Selama dua hari ayah saya mengikuti “pembinaan” dan diberi penginapan di hotel Mojopahit Surabaya. Tiba-tiba pagi sekali ayah kerumah.  Saya bertanya dalam bahasa Jawa, yang kira-kira terjemahannya: “Lho Bapak, kok pagi-pagi ada apa?”.  “Kan masih ada acara hari ini?”.  Beliau menjawab: “Mau mandi tidak ada ciduknya”.  “Masak disuruh beredam seperti kerbau”. “Mau ke belakang sudah”. 

Jadi, mandi dengan bath tube yang oleh “orang modern” dianggap nikmat oleh almarhum ayah saya dinilai seperti mandinya kerbau.  Closet duduk yang katanya modern dianggap tidak enak.  Sekali lagi, tampaknya baik dan tidak baik, nikmat dan tidak nikmat, itu sangat subyektif.  Tidak dapat digeneralisasi, yang baik untuk si A tentu baik untuk si B.  Yang dianggap nikmat oleh si A belum tentu dianggap nikmat oleh si B.  Apa memang begitu?

Namun saat berkunjung ke besan yang tinggal di Orkney Scotland, saya mendapat informasi bahwa orang yang tinggal di Orkney merupakan the most happiest  people di Inggris Raya. Jadi orang-orang yang tinggal di Orkney paling bahagia dibanding penduduk Inggris lainnya. Nah,  kalau begitu ada ukuran universal kebahagian hidup?  Buktinya dapat mengukur tingkat kebahagiaan orang. Mungkin semacam indeks kebahagiaan orang.  Apa yang ukurannya?

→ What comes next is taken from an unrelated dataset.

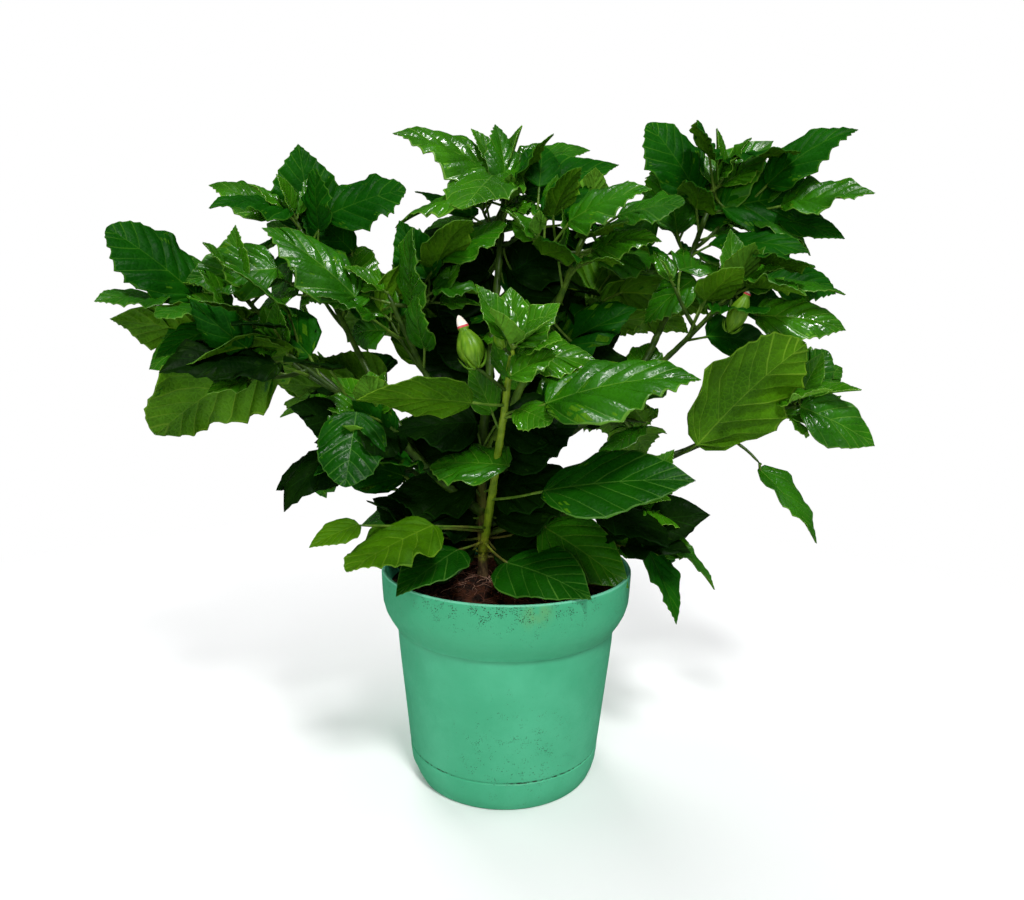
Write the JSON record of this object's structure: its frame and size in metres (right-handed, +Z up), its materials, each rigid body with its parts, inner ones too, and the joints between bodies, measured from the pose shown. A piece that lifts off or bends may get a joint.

Jujur saya tidak tahu.  Mungkin teman-teman ahli sosiologi atau teman-teman yang mendalami agama atau mendalami religi yang tahu.  Seingat saya Robin Sarma, pengarang buku “The Monk Who Sold His Ferary” menyinggung tentang kebahagiaan hidup.  Buku-buku keagamaan juga banyak yang mengupas hal itu.  Tentu dari perspektif masing-masing.  Namun, sangat mungkin ada faktor-faktor yang bersifat universal.  Jika itu dapat ditemukan, akan dapat dipakai pedoman untuk membuat masyarakat bahagia.

Ketika tinggal selama tiga hari di Orkney, saya mencoba mencari apa yang menyebabkan penduduknya sangat bahagia.  Berikut ini dugaannya saya.  Pertama, secara ekonomi kecukupan.  Menantu saya yang asli Orkney bercerita pada umumnya orang Orkney punya pekerjaan yang pasti dan secara ekonomi berkecukupan.  Dari rumah yang ada di sana tampak tidak mewah, tetapi lingkungannya asri dan tenang.  Rumahnya juga terawat baik, sehingga dapat diduga mereka punya uang untuk merawatnya.

Kedua, tersedia layanan kesehatan yang terjangkau.  Wilayah Orkney kecil, tetapi ada rumah sakit ada  semacam puskesmas dan ada semacam perawat/tenaga kesehatan desa.  Jika ada orang sakit mudah mudah mendapat pelayanan.  Apalagi, memang ada jaminan kesehatan.  Jadi orang tidak perlu membayar.

Ketiga, tersedia layanan pendidikan yang terjangkau.  Sebagaimana bidang kesehatan, pendidikan di Scotland memang gratis sampai S1.  Memang di Orkney tidak ada perguruan tinggi, karena merupakan pulau di sebelah utara Scotland.  Tetapi sampai SMA tersedia sekolah yang  mutunya bagus.  Transportasi ke mainland Scotland juga mudah, sehingga tidak ada masalah bagi yang akan kuliah.

Ketiga, keamanan sangat kondusif.  Ketika di Orkney saya tinggal di rumah di dekat rumah besan yang kebetulan dibuat menjadi home stay.  Besan berpesan, kalau ada perlu apa-apa masuk saja ke rumah, pintu tidak dikunci.  Berarti keamanan sangat bagus.  Di kampung saya di Ponorogo, kalau malam rumah masih dikunci.  Jadi mungkin Orkney lebih aman dibanding di kampung Ponorogo.

Ke-empat, lingkungan tempat tinggal nyaman.  Lingkungan Orkney memang peternakan sapi atau domba.  Hanya saja peternakan kecil yang dimiliki oleh pribadi, jadi bukan perusahaan.  Banyak padang rumput hijau  yang diselingi tanaman Barley.  Semua jalan aspal mulus.  Lalu lintas sepi, hanya ada satu-dua mobil yang lewat.  Kecuali di kotanya yang merupakan kota pelabuhan.  Jadi lingkungan tempat tinggal terasa nyaman.

Mengapa saya mendiskusikan indeks kebahagiaan?  Bukankah salah satu tujuan pendirian negara ini untuk memajukan kesejahteraan umum?  Berarti membuat agar rakyat sejahtera dan bahagia.  Kalau gemerlap kota London tidak mampu membuat penduduknya sebahagia penduduk Orkney, jangan-jangan bukan gemerlap itu yang membuat orang bahagia.  Rasanya kita perlu mencari apa indikator atau indeks kebahagian dan itu yang harus diusahakan agar terpenuhi oleh negara, seperti tujuan yang termuat di pembukaan UUD 1945.  Semoga.